If Tonganoxie Elementary School’s enrollment continues to grow next year, could students wind up attending class in a church basement?

That was one of the options superintendent Richard Erickson presented at last week’s school board meeting.

Here are the options Superintendent Richard Erickson has come up with to help with the grade school’s increasing enrollment:

¢ Remain status quo and do nothing. Increase the size of classes at Tonganoxie Elementary School and the student-teacher ratios.

¢ Purchase and install a modular (two classrooms) at TES.

¢ Move several TES classes to the Methodist and/or Congregational church basements.

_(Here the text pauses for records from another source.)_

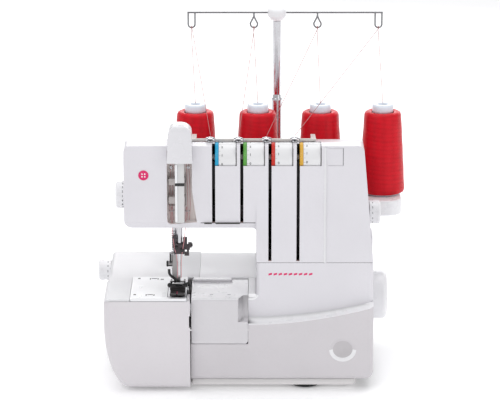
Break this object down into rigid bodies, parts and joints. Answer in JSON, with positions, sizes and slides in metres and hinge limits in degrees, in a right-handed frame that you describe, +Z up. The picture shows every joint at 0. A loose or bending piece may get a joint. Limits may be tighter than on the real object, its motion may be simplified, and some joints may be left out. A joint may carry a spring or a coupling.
{
  "type": "serger overlock machine",
  "caption": "White serger with a free-arm bed, thread-tension dials along the arm, thread cones on a rear tray and a telescopic thread guide mast",
  "frame": {"origin": "centre of the bounding box, on the surface the feet stand on", "axes": "+X to the operator's right, +Y to the rear, +Z up"},
  "size_m": [0.3538, 0.212, 0.3966],
  "materials": {
    "front_case": "smooth satin white moulding",
    "rear_case": "smooth satin white moulding",
    "bed_cover": "smooth satin white moulding",
    "tension_panel": "smooth satin white moulding",
    "side_cover": "smooth satin white moulding",
    "looper_cover": "smooth satin white moulding",
    "spool_tray": "smooth satin white moulding",
    "take_up_cover": "smooth satin white moulding",
    "presser_pressure_dial": "smooth satin white moulding",
    "differential_feed_dial": "smooth satin white moulding",
    "stitch_length_dial": "smooth satin white moulding",
    "handwheel": "smooth satin white moulding",
    "antenna_cap": "smooth satin white moulding",
    "presser_lifter": "smooth satin white moulding",
    "base_plate": "light grey moulding",
    "carry_handle": "grey-beige moulding",
    "foot_front_left": "black rubber",
    "foot_front_right": "black rubber",
    "foot_rear_left": "black rubber",
    "foot_rear_right": "black rubber",
    "drive_belt": "black rubber",
    "cloth_plate": "white enamelled steel",
    "needle_plate": "ground steel",
    "machine_frame": "die-cast",
    "motor": "ground steel",
    "motor_pulley": "ground steel",
    "main_shaft": "ground steel",
    "feed_dog": "ground steel",
    "lower_knife": "ground steel",
    "foot_holder": "ground steel",
    "needle_bar": "ground steel",
    "presser_bar": "ground steel",
    "upper_looper": "ground steel",
    "lower_looper": "ground steel",
    "left_needle": "ground steel",
    "right_needle": "ground steel",
    "antenna_tube": "bright plated",
    "antenna_rod": "bright plated",
    "antenna_guide": "bright plated",
    "thread_clip_1": "bright plated",
    "thread_clip_2": "bright plated",
    "thread_clip_3": "bright plated",
    "thread_clip_4": "bright plated",
    "needle_clamp": "darkened steel",
    "presser_foot": "darkened steel",
    "upper_knife": "darkened steel",
    "power_inlet": "black moulding",
    "power_switch": "black rocker",
    "tension_dial_1": "coloured ring on a numbered white drum",
    "tension_dial_2": "coloured ring on a numbered white drum",
    "tension_dial_3": "coloured ring on a numbered white drum",
    "tension_dial_4": "coloured ring on a numbered white drum",
    "thread_cone_1": "cross-wound polyester thread on a plastic cone",
    "thread_1": "fine polyester thread",
    "thread_cone_2": "cross-wound polyester thread on a plastic cone",
    "thread_2": "fine polyester thread",
    "thread_cone_3": "cross-wound polyester thread on a plastic cone",
    "thread_3": "fine polyester thread",
    "thread_cone_4": "cross-wound polyester thread on a plastic cone",
    "thread_4": "fine polyester thread"
  },
  "bodies": {
    "machine_body": {"machine_frame": "machine_frame", "base_plate": "base_plate", "foot_front_left": "foot_front_left", "foot_front_right": "foot_front_right", "foot_rear_left": "foot_rear_left", "foot_rear_right": "foot_rear_right", "front_case": "front_case", "rear_case": "rear_case", "bed_cover": "bed_cover", "cloth_plate": "cloth_plate", "needle_plate": "needle_plate", "tension_panel": "tension_panel", "take_up_cover": "take_up_cover", "motor": "motor", "drive_belt": "drive_belt", "power_inlet": "power_inlet", "spool_tray": "spool_tray", "antenna_tube": "antenna_tube", "lower_knife": "lower_knife", "thread_clip_1": "thread_clip_1", "thread_clip_2": "thread_clip_2", "thread_clip_3": "thread_clip_3", "thread_clip_4": "thread_clip_4", "thread_1": "thread_1", "thread_2": "thread_2", "thread_3": "thread_3", "thread_4": "thread_4"},
    "antenna_top": {"antenna_rod": "antenna_rod", "antenna_cap": "antenna_cap", "antenna_guide": "antenna_guide"},
    "cone_1": {"thread_cone_1": "thread_cone_1"},
    "cone_2": {"thread_cone_2": "thread_cone_2"},
    "cone_3": {"thread_cone_3": "thread_cone_3"},
    "cone_4": {"thread_cone_4": "thread_cone_4"},
    "tension_1": {"tension_dial_1": "tension_dial_1"},
    "tension_2": {"tension_dial_2": "tension_dial_2"},
    "tension_3": {"tension_dial_3": "tension_dial_3"},
    "tension_4": {"tension_dial_4": "tension_dial_4"},
    "pressure_knob": {"presser_pressure_dial": "presser_pressure_dial"},
    "differential_knob": {"differential_feed_dial": "differential_feed_dial"},
    "stitch_length_knob": {"stitch_length_dial": "stitch_length_dial"},
    "drive_shaft": {"handwheel": "handwheel", "main_shaft": "main_shaft"},
    "motor_drive": {"motor_pulley": "motor_pulley"},
    "needle_unit": {"needle_bar": "needle_bar", "needle_clamp": "needle_clamp", "left_needle": "left_needle", "right_needle": "right_needle"},
    "presser_unit": {"presser_bar": "presser_bar", "foot_holder": "foot_holder"},
    "presser_sole": {"presser_foot": "presser_foot"},
    "lifter_lever": {"presser_lifter": "presser_lifter"},
    "upper_looper_arm": {"upper_looper": "upper_looper"},
    "lower_looper_arm": {"lower_looper": "lower_looper"},
    "feed_unit": {"feed_dog": "feed_dog"},
    "knife_arm": {"upper_knife": "upper_knife"},
    "side_door": {"side_cover": "side_cover"},
    "looper_door": {"looper_cover": "looper_cover"},
    "rocker": {"power_switch": "power_switch"},
    "handle": {"carry_handle": "carry_handle"}
  },
  "joints": [
    {"name": "antenna_slide", "type": "slide", "parent": "machine_body", "child": "antenna_top", "axis": [0, 0, 1], "range_m": [-0.065, 0], "deforming": ["thread_1", "thread_2", "thread_3", "thread_4"]},
    {"name": "cone_1_spin", "type": "hinge", "parent": "machine_body", "child": "cone_1", "pos_m": [-0.0645, 0.061, 0.1873], "axis": [0, 0, 1], "continuous": true},
    {"name": "cone_2_spin", "type": "hinge", "parent": "machine_body", "child": "cone_2", "pos_m": [0.007, 0.061, 0.1873], "axis": [0, 0, 1], "continuous": true},
    {"name": "cone_3_spin", "type": "hinge", "parent": "machine_body", "child": "cone_3", "pos_m": [0.0785, 0.061, 0.1873], "axis": [0, 0, 1], "continuous": true},
    {"name": "cone_4_spin", "type": "hinge", "parent": "machine_body", "child": "cone_4", "pos_m": [0.15, 0.061, 0.1873], "axis": [0, 0, 1], "continuous": true},
    {"name": "tension_dial_1_turn", "type": "hinge", "parent": "machine_body", "child": "tension_1", "pos_m": [-0.0405, -0.0682, 0.261], "axis": [1, 0, 0], "range_deg": [-150, 150]},
    {"name": "tension_dial_2_turn", "type": "hinge", "parent": "machine_body", "child": "tension_2", "pos_m": [-0.0095, -0.0682, 0.261], "axis": [1, 0, 0], "range_deg": [-150, 150]},
    {"name": "tension_dial_3_turn", "type": "hinge", "parent": "machine_body", "child": "tension_3", "pos_m": [0.0215, -0.0682, 0.261], "axis": [1, 0, 0], "range_deg": [-150, 150]},
    {"name": "tension_dial_4_turn", "type": "hinge", "parent": "machine_body", "child": "tension_4", "pos_m": [0.0525, -0.0682, 0.261], "axis": [1, 0, 0], "range_deg": [-150, 150]},
    {"name": "presser_pressure_turn", "type": "hinge", "parent": "machine_body", "child": "pressure_knob", "pos_m": [-0.1413, -0.029, 0.2075], "axis": [1, 0, 0], "range_deg": [-135, 135]},
    {"name": "differential_feed_turn", "type": "hinge", "parent": "machine_body", "child": "differential_knob", "pos_m": [-0.1627, 0.06, 0.0934], "axis": [1, 0, 0], "range_deg": [-135, 135]},
    {"name": "stitch_length_turn", "type": "hinge", "parent": "machine_body", "child": "stitch_length_knob", "pos_m": [0.1328, -0.009, 0.1824], "axis": [1, 0, 0], "range_deg": [-135, 135]},
    {"name": "handwheel_spin", "type": "hinge", "parent": "machine_body", "child": "drive_shaft", "pos_m": [0.1355, -0.01, 0.0854], "axis": [1, 0, 0], "continuous": true},
    {"name": "motor_spin", "type": "hinge", "parent": "machine_body", "child": "motor_drive", "pos_m": [0.1, 0.048, 0.048], "axis": [1, 0, 0], "continuous": true},
    {"name": "needle_bar_slide", "type": "slide", "parent": "machine_body", "child": "needle_unit", "axis": [0, 0, 1], "range_m": [-0.025, 0]},
    {"name": "presser_bar_lift", "type": "slide", "parent": "machine_body", "child": "presser_unit", "axis": [0, 0, 1], "range_m": [0, 0.0055]},
    {"name": "presser_foot_tilt", "type": "hinge", "parent": "presser_unit", "child": "presser_sole", "pos_m": [-0.0822, -0.066, 0.117], "axis": [1, 0, 0], "range_deg": [-5, 2]},
    {"name": "presser_lifter_turn", "type": "hinge", "parent": "machine_body", "child": "lifter_lever", "pos_m": [-0.09, -0.044, 0.1915], "axis": [1, 0, 0], "range_deg": [0, 16]},
    {"name": "upper_looper_swing", "type": "hinge", "parent": "machine_body", "child": "upper_looper_arm", "pos_m": [-0.028, -0.0731, 0.062], "axis": [0, 1, 0], "range_deg": [-10, 4]},
    {"name": "lower_looper_swing", "type": "hinge", "parent": "machine_body", "child": "lower_looper_arm", "pos_m": [-0.056, -0.0793, 0.025], "axis": [0, 1, 0], "range_deg": [-8, 8]},
    {"name": "feed_dog_slide", "type": "slide", "parent": "machine_body", "child": "feed_unit", "axis": [0, 1, 0], "range_m": [-0.0015, 0.0015]},
    {"name": "upper_knife_swing", "type": "hinge", "parent": "machine_body", "child": "knife_arm", "pos_m": [-0.0693, -0.03, 0.084], "axis": [1, 0, 0], "range_deg": [0, 8]},
    {"name": "side_cover_slide", "type": "slide", "parent": "machine_body", "child": "side_door", "axis": [-1, 0, 0], "range_m": [0, 0.04]},
    {"name": "looper_cover_open", "type": "hinge", "parent": "machine_body", "child": "looper_door", "pos_m": [-0.067, -0.0975, 0.0563], "axis": [1, 0, 0], "range_deg": [0, 88]},
    {"name": "power_switch_rock", "type": "hinge", "parent": "machine_body", "child": "rocker", "pos_m": [0.1336, 0.051, 0.056], "axis": [0, 1, 0], "range_deg": [-8, 8]},
    {"name": "carry_handle_lift", "type": "hinge", "parent": "machine_body", "child": "handle", "pos_m": [0.002, -0.001, 0.2676], "axis": [-1, 0, 0], "range_deg": [0, 9]}
  ],
  "couplings": [
    {"joint": "motor_spin", "follows": "handwheel_spin", "ratio": 3},
    {"joint": "presser_lifter_turn", "follows": "presser_bar_lift", "rad_per_m": 50}
  ]
}
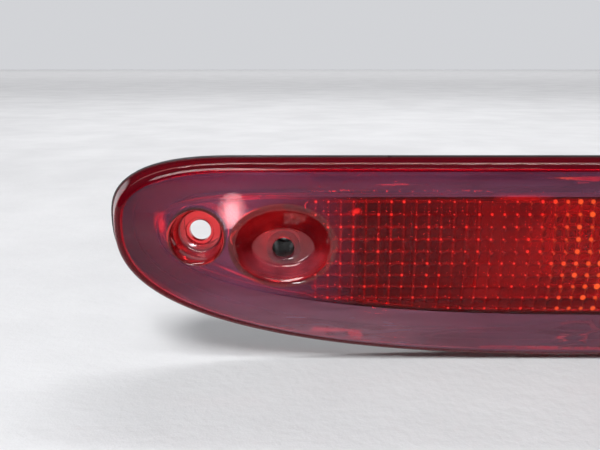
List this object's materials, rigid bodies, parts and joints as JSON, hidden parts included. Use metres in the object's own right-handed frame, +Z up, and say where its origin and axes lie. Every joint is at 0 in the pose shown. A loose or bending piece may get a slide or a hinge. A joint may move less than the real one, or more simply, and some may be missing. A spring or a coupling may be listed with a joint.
{
  "type": "third brake light",
  "caption": "Long D-shaped high-level brake light: red lens with screw wells and oval dishes, black housing, reflector, bayonet bulb and quarter-turn holder.",
  "frame": {"origin": "on the plane of the vehicle's body panel, midway between the two outer fixing holes", "axes": "+X along the lamp, -Y out of the lens, +Y into the vehicle along the fixing screws, +Z up as mounted"},
  "size_m": [0.342, 0.084, 0.0726],
  "materials": {
    "lens_red": "clear deep red acrylic, polished, fine scratches",
    "housing_black": "moulded black ABS, fine spark texture",
    "reflector_metal": "aluminised plastic",
    "screw_steel": "zinc plated",
    "foam_black": "closed-cell foam",
    "rubber_black": "soft moulded rubber",
    "clear_glass": "blown clear glass",
    "wire_nickel": "drawn wire",
    "tungsten": "drawn tungsten coil",
    "cap_brass": "bright brass",
    "insulator_dark": "black glass",
    "solder": "dull solder",
    "insulator_brown": "laminated paper board",
    "spring_steel": "drawn steel wire",
    "terminal_brass": "tinned brass strip",
    "sleeve_steel": "plated pressed steel",
    "holder_grey": "glass-filled nylon",
    "seal_silicone": "moulded silicone rubber"
  },
  "bodies": {
    "lamp": {"lens": "lens_red", "housing": "housing_black", "reflector": "reflector_metal", "reflector_screws": "screw_steel", "gasket": "foam_black", "well_seal_left": "foam_black", "well_seal_right": "foam_black", "boss_seal_left": "rubber_black", "boss_seal_right": "rubber_black", "vent_cap_left": "rubber_black", "vent_cap_right": "rubber_black"},
    "holder": {"holder_body": "holder_grey", "holder_shell": "sleeve_steel", "holder_seal": "seal_silicone", "terminal_live": "terminal_brass", "terminal_earth": "terminal_brass", "contact_spring": "spring_steel"},
    "bulb": {"bulb_glass": "clear_glass", "bulb_stem": "clear_glass", "bulb_supports": "wire_nickel", "bulb_filament": "tungsten", "bulb_cap": "cap_brass", "bulb_insulator": "insulator_dark", "bulb_contact": "solder", "contact_plate": "insulator_brown", "live_contact": "cap_brass"}
  },
  "joints": [
    {"name": "holder_twist", "type": "hinge", "parent": "lamp", "child": "holder", "pos_m": [0, 0.02, -0.0074], "axis": [0, 1, 0], "range_deg": [0, 45]},
    {"name": "bulb_push", "type": "slide", "parent": "holder", "child": "bulb", "axis": [0, 1, 0], "range_m": [0, 0.002], "stiffness_N_per_m": 5000, "springref_m": -0.001, "deforming": ["contact_spring"]}
  ]
}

¢ Move the sixth grade to Tonganoxie Junior High School and house either the sixth grade or the ninth grade in the modular classrooms.

¢ Move the sixth grade to TJHS and move the ninth grade to five new classrooms which would be constructed as the first phase of the vocational facility.

¢ Move the sixth grade to TJHS, remodel the central office and move the ninth grade to the central office. Move the auto-mechanics classroom and the central office to other locations.

But Erickson was quick to admit he didn’t think leasing the basements of the Congregational or Methodist churches would be a viable option.

“When you’re egressing out of a basement, you can’t house kindergarten to second-graders because they’d have to egress up a stairway, so that’s a problem,” Erickson said. “If we were going to use it as a temporary fix it would have to be upper grade levels, so I’d see that as a very limited option.”

At last week’s school board meeting, board members and Erickson discussed the possibility of building a future vocational facility between the junior high and high school, and temporarily using it to house ninth-graders. Under that plan, sixth-graders would be moved into the present junior high, which would then function as a middle school with seventh- and- eighth-graders.

But after meeting with the school’s architect and a builder the next day, Erickson learned that December would be the earliest possible completion date for the vocational facility.

“Rather than try to make a transition right in the middle of the year, my recommendation to the board will be that we look at adding a modular at the elementary school for next year to accommodate any enrollment increases, plus to be able to provide an art classroom,” Erickson said.

These issues, and other school construction ideas, will be discussed at the district’s capital improvements committee meeting, set for 7 p.m. next Wednesday in the school district’s central office.

The public is invited to attend the meeting and participate in the discussion.